The positive integral solutions are $2, 3, 4$ . The number of positive integral solutions is 3.

The final answer is $\boxed{3}$ .

Explanation of the solution:

Identify critical points from numerator and denominator: $0, 4/3, 2, 7/2, 5$ .
Use the wavy curve method. Factors with even powers ( $x^2$ , $(x-2)^4$ , $(2x-7)^6$ ) do not change the sign across their critical points. Factors with odd powers ( $(3x-4)^3$ , $(x-5)^5$ ) change the sign.
Test an interval (e.g., $x>5$ ) to determine the initial sign.
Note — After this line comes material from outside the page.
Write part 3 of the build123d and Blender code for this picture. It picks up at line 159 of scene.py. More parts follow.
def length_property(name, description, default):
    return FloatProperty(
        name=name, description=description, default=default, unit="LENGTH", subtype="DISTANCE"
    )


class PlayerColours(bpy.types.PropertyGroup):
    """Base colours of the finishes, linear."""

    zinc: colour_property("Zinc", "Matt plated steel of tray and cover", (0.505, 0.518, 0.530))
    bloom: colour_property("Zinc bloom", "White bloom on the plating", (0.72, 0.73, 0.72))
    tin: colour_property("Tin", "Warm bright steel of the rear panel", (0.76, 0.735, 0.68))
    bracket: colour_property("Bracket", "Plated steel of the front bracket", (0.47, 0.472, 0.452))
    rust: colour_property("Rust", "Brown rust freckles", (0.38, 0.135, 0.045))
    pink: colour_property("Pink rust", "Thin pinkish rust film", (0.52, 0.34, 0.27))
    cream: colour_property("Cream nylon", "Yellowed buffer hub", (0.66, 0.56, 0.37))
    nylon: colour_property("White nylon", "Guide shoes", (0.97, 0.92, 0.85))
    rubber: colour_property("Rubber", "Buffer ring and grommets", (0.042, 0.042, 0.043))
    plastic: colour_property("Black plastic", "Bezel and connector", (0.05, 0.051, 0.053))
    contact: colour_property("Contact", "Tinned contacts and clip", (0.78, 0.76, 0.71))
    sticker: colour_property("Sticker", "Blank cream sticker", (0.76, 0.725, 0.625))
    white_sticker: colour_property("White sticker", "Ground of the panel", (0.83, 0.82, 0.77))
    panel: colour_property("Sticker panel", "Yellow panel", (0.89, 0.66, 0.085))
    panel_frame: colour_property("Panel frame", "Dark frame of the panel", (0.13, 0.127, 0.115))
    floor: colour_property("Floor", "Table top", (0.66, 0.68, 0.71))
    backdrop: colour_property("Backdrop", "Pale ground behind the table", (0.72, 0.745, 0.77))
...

For $x>5$ , the expression is positive.
Move left across critical points, applying sign changes based on power parity.
- $(5, \infty)$ : +
- $(7/2, 5)$ : - (sign change at 5 due to odd power)
- $(2, 7/2)$ : - (no sign change at 7/2 due to even power)
- $(4/3, 2)$ : - (no sign change at 2 due to even power)
- $(0, 4/3)$ : + (sign change at 4/3 due to odd power)
- $(-\infty, 0)$ : + (no sign change at 0 due to even power)
Identify regions where the expression is $\leq 0$ $\leq 0$ . This includes intervals where it's negative and points where it's zero.
- Negative intervals: $(4/3, 2) \cup (2, 7/2) \cup (7/2, 5)$ .
- Zero points (from numerator): $x=0, x=4/3, x=2$ .
- Excluded points (from denominator): $x=5, x=7/2$ .
Combine: The solution set is $\{0\} \cup [4/3, 7/2) \cup (7/2, 5)$ .
Find positive integers in this set: $x=2, 3, 4$ .
Count the solutions: There are 3 positive integral solutions.